It's not that hard to be awed. When you read the Bible and the passage makes sense unlike the previous times you read it - that's understanding. When a friend tells you something apt for a situation in your life, or when you're that friend who speaks - that's timely relevance.
That's God working in your life.
That's awe.
15 JAN // 1402 HRS
Whenever there's fear in my life, it means there is no perfect love. So I must figure out where love is missing.
1 John 4:18 says that perfect love drives out fear. Before the above thought, I feared that God would not speak/ I would not hear what God wanted to say about a particular something. Then I thought - isn't that fear? Why should I fear? If I love God and hence desire Him and seek Him and am close to Him, He would speak to me and I would hear Him; there would be no fear.
I had (have) to perfect my love for God.
And that, is a lifetime commitment. Everyday He loves me, I learn to love Him more and better.
15 JAN // 0200 HRS
I can't sing it if I don't believe it. Worship stems from a true, honest, sure heart. The truer the heart and hence life, the deeper the worship. Hence the gladder God is.
You know how in Sunday school when we were young, the teachers would encourage us to sing songs to God? And we sang; many people like to sing.
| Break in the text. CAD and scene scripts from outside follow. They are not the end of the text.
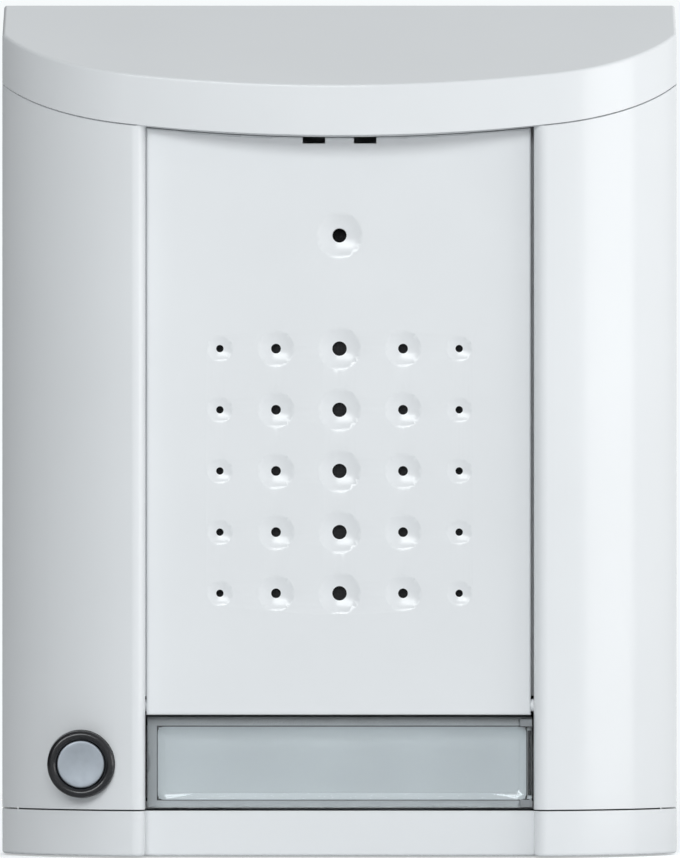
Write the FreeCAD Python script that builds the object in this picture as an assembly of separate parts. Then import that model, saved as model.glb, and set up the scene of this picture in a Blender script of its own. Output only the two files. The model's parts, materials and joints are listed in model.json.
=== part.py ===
import FreeCAD, Part
import math
import os

# Intercom door station for one call button, screwed flat to a wall.
# Millimetres. X runs to the right, Y into the wall and Z up.
# The origin is the centre of the base plate's back face, which lies on the wall.
# A depth is a distance out from the wall, so a depth of 10 lies at Y = -10.

# Body
body_width = 110.0
body_height = 138.8
body_depth = 35.0
front_arc_radius = 124.4
shoulder_fullness = 1.366
shoulder_from_opening = 3.5
side_corner_radius = 1.5
wall_thickness = 2.2
cover_wall_gap = 0.4
roof_angle = 21.8
cap_apron_height = 8.1
bottom_cap_height = 7.3
seam_gap = 0.25
piece_gap = 0.3
rim_round = 0.5

# Panel opening between the wings
opening_half_width = 31.5
opening_edge_round = 1.8
cheek_thickness = 1.8
cheek_clearance = 0.5
panel_set_back = 7.5
cross_plate_thickness = 1.2
cross_plate_behind_panel = 5.5
soffit_thickness = 1.6
soffit_behind_panel = 4.0
lip_thickness = 1.2
lip_height = 2.6
lip_gap = 0.15
wing_rib_thickness = 1.2
wing_rib_heights = (22.0, -8.0)
drain_slot_length = 8.0
drain_slot_width = 2.6
drain_slot_offset = 26.0

# Base plate
plate_thickness = 2.5
plate_corner_radius = 3.0
plate_rim_height = 3.5
plate_rim_thickness = 1.3
plate_rib_height = 2.5
plate_rib_thickness = 1.2
plate_rib_spacing = 17.3
gasket_inset = 1.8
gasket_screw_margin = 0.5
gasket_width = 2.4
gasket_depth = 1.2
wall_slot_spacing_x = 44.0
wall_slot_spacing_z = 77.0
wall_slot_centre_z = 1.5
wall_slot_width = 4.4
wall_slot_length = 8.0
wall_slot_pad = 2.4
wall_slot_pad_height = 1.0

# Cable entry
cable_bore_radius = 4.0
cable_entry_z = 34.0
grommet_wall = 1.6
grommet_flange = 1.8
grommet_flange_thickness = 1.4

# Fastening screws from the back
screw_radius = 1.2
screw_clearance = 0.25
screw_thread_gap = 0.04
screw_end_gap = 0.25
screw_head_radius = 2.4
screw_head_height = 1.3
screw_length = 9.0
screw_recess_depth = 1.6
pillar_radius = 3.0
pillar_from_side = 11.5
pillar_top_z = 44.0
pillar_low_z = -36.0
cap_post_x = 22.0
cap_post_length = 5.3
cap_post_radius = 1.8
cap_web_length = 10.6
plate_edge_margin = 0.5
bottom_post_x = 20.0
bottom_post_length = 10.0
drive_width = 0.7
drive_depth = 0.6

# Main board
board_width = 56.0
board_height = 52.0
board_centre_z = -4.0
board_back = 5.5
board_thickness = 1.6
board_corner_radius = 2.0
board_hole_inset = 3.0
standoff_radius = 2.6
board_screw_length = 5.0
terminal_count = 7
terminal_pitch = 5.0
terminal_height = 8.6
terminal_width = 9.0
terminal_entry_width = 3.2
terminal_entry_height = 3.4
terminal_entry_depth = 6.0
terminal_screw_radius = 1.6
terminal_well_depth = 2.6
terminal_entry_lift = 0.7
terminal_edge_inset = 0.7
terminal_chamfer = 0.85
terminal_screw_height = 1.3
terminal_slot_depth = 0.65
header_x = 14.0
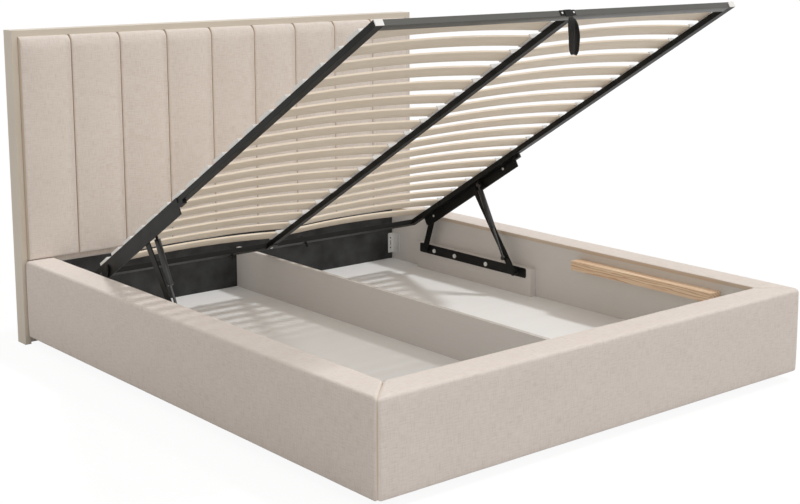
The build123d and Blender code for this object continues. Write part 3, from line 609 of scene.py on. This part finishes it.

Then when we were older, we were taught that we had to mean what we sang.
Nowadays, if my life isn't tip-top with God, I can't sing on Sunday. It just feels wrong; a hypocrite. May I always be chummy with God! So on Sunday (not literally), I can always be singing with all my heart and with joy.
A lifesong.
An overflow (:
Labels: God, hui, Revelation
Tuesday, January 19, 2010 • 12:38 AM •
Two Kinds of Shh
As per two journal entries
ONE
One thing God is reminding me now is shh.
If I don't shh, how can I be a worshipper?
For in order to worship, one must obey.
Obedience is worship.
And if I don't shh and hence hear Him
and get to know what He wants,
then I can never truly be a worshipper.
TWO
One of my favourite words of the moment - shh.
Let it be buried under, safe with God (imagine putting something in the soil and patting it down).
And as it is buried, one day it will bloom and grow.
As it reaches out for the sun; it will flourish.
But for today, first, while it is not yet time,
shhhh.
But it is not dormant.
Unknowingly to you perhaps,
it is growing deep (it is growing wings).
Deep, rooted, established.
So after the shh,
it can be awakened when it is time.
And it will burst forth.
And it will be the most beautiful flower
you've ever seen, or could ever imagine.
But for now. Just for now. Just. Shh.
Let it be kept with God (trust Him).
He takes care of things well.
So shh. And He makes all things beautiful.
In His time. In His perfect time.
-
It sometimes is time to be silent. And Be still and know that I am God (Psalm 46:10) comes to mind. But these days, I hear a Shh, and while Be still... automatically comes to mind, I feel the Holy Spirit just stopping me midway –-shh, no don't even think of the verse. Just, shh.
Yes when I am still, I will know that He is Lord. But you know, just sometimes, just... be still. Just. Shh.
(A bit like this)
Labels: God, hui, Revelation
Saturday, January 02, 2010 • 6:36 AM •
Hello folks!
Sorry I've been away for so long. In summary, I've been busy with
1) OCF 50th Convention at Malacca - here are some of the Victorians

It was a bit different this year because there were alumni invited so about a third of the campers were older people (even people in their seventies). One thing I liked was seeing those people who had gone before us, and seeing where there were now - something to spur us on for the journey ahead! AGM was encouraging and inspiring. Spending time with some Malaysian friends after Convy for a few days was good too (:
2) Wesley's Youth Ministry Camp - the 8th!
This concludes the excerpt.